* [MATERIAL PROVIDED]:
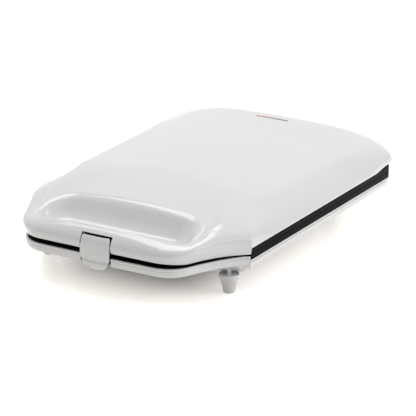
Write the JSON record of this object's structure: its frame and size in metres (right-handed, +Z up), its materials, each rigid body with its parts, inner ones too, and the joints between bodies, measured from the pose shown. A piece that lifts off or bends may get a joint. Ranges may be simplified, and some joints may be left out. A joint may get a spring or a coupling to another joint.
{
  "type": "sandwich toaster",
  "caption": "Clam-shell electric sandwich toaster with a hinged lid, handle nose, front latch, non-stick triangular pocket plates, indicator strip and feet.",
  "frame": {"origin": "on the table, under the middle of the closed toaster's footprint", "axes": "+Z up, the handle nose and latch point along -Y, the hinge is at the +Y end, +X to the right seen from the nose"},
  "size_m": [0.266, 0.395, 0.089],
  "materials": {
    "white_shell": "glossy moulded white",
    "black_frame": "matt moulded black, heat resistant",
    "non_stick": "dark non-stick coating on die-cast plate",
    "heater_sheath": "heat-darkened tube",
    "bright_steel": "zinc-plated",
    "reflector_sheet": "plain pressed sheet",
    "ceramic_body": "cream heat-resistant moulding",
    "soft_black": "matt",
    "lamp_glass": "clear lamp tube",
    "orange_lens": "translucent orange",
    "green_lens": "translucent teal green"
  },
  "bodies": {
    "base": {"base_shell": "white_shell", "lower_frame": "black_frame", "lower_plate": "non_stick", "lower_heater": "heater_sheath", "lower_heater_clamps": "bright_steel", "lower_reflector": "reflector_sheet", "lower_thermostat": "ceramic_body", "thermal_fuse": "bright_steel", "terminal_block": "ceramic_body", "cord_gland": "soft_black", "front_foot_left": "white_shell", "front_foot_right": "white_shell", "rear_foot_left": "white_shell", "rear_foot_right": "white_shell", "foot_pads": "soft_black", "base_screws": "bright_steel", "lower_plate_screws": "bright_steel", "hinge_pin_left": "bright_steel", "hinge_pin_right": "bright_steel"},
    "lid": {"lid_cover": "white_shell", "upper_frame": "black_frame", "upper_plate": "non_stick", "upper_heater": "heater_sheath", "upper_heater_clamps": "bright_steel", "upper_reflector": "reflector_sheet", "upper_thermostat": "ceramic_body", "lamp_holder": "ceramic_body", "power_lamp": "lamp_glass", "ready_lamp": "lamp_glass", "power_lens": "orange_lens", "ready_lens": "green_lens", "lid_screws": "bright_steel", "upper_plate_screws": "bright_steel", "latch_pin": "bright_steel"},
    "latch": {"latch": "white_shell"}
  },
  "joints": [
    {"name": "lid_hinge", "type": "hinge", "parent": "base", "child": "lid", "pos_m": [0, 0.189, 0.0446], "axis": [-1, 0, 0], "range_deg": [0, 105]},
    {"name": "latch_pivot", "type": "hinge", "parent": "lid", "child": "latch", "pos_m": [0, -0.1919, 0.0572], "axis": [-1, 0, 0], "range_deg": [-4, 60]}
  ]
}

* [TASK OBJECTIVE]:
Each line above is to be repeated exactly.

* [REPLY]:
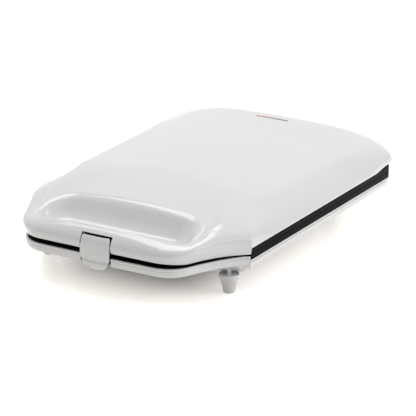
Write the JSON record of this object's structure: its frame and size in metres (right-handed, +Z up), its materials, each rigid body with its parts, inner ones too, and the joints between bodies, measured from the pose shown. A piece that lifts off or bends may get a joint. Ranges may be simplified, and some joints may be left out. A joint may get a spring or a coupling to another joint.
{
  "type": "sandwich toaster",
  "caption": "Clam-shell electric sandwich toaster with a hinged lid, handle nose, front latch, non-stick triangular pocket plates, indicator strip and feet.",
  "frame": {"origin": "on the table, under the middle of the closed toaster's footprint", "axes": "+Z up, the handle nose and latch point along -Y, the hinge is at the +Y end, +X to the right seen from the nose"},
  "size_m": [0.266, 0.395, 0.089],
  "materials": {
    "white_shell": "glossy moulded white",
    "black_frame": "matt moulded black, heat resistant",
    "non_stick": "dark non-stick coating on die-cast plate",
    "heater_sheath": "heat-darkened tube",
    "bright_steel": "zinc-plated",
    "reflector_sheet": "plain pressed sheet",
    "ceramic_body": "cream heat-resistant moulding",
    "soft_black": "matt",
    "lamp_glass": "clear lamp tube",
    "orange_lens": "translucent orange",
    "green_lens": "translucent teal green"
  },
  "bodies": {
    "base": {"base_shell": "white_shell", "lower_frame": "black_frame", "lower_plate": "non_stick", "lower_heater": "heater_sheath", "lower_heater_clamps": "bright_steel", "lower_reflector": "reflector_sheet", "lower_thermostat": "ceramic_body", "thermal_fuse": "bright_steel", "terminal_block": "ceramic_body", "cord_gland": "soft_black", "front_foot_left": "white_shell", "front_foot_right": "white_shell", "rear_foot_left": "white_shell", "rear_foot_right": "white_shell", "foot_pads": "soft_black", "base_screws": "bright_steel", "lower_plate_screws": "bright_steel", "hinge_pin_left": "bright_steel", "hinge_pin_right": "bright_steel"},
    "lid": {"lid_cover": "white_shell", "upper_frame": "black_frame", "upper_plate": "non_stick", "upper_heater": "heater_sheath", "upper_heater_clamps": "bright_steel", "upper_reflector": "reflector_sheet", "upper_thermostat": "ceramic_body", "lamp_holder": "ceramic_body", "power_lamp": "lamp_glass", "ready_lamp": "lamp_glass", "power_lens": "orange_lens", "ready_lens": "green_lens", "lid_screws": "bright_steel", "upper_plate_screws": "bright_steel", "latch_pin": "bright_steel"},
    "latch": {"latch": "white_shell"}
  },
  "joints": [
    {"name": "lid_hinge", "type": "hinge", "parent": "base", "child": "lid", "pos_m": [0, 0.189, 0.0446], "axis": [-1, 0, 0], "range_deg": [0, 105]},
    {"name": "latch_pivot", "type": "hinge", "parent": "lid", "child": "latch", "pos_m": [0, -0.1919, 0.0572], "axis": [-1, 0, 0], "range_deg": [-4, 60]}
  ]
}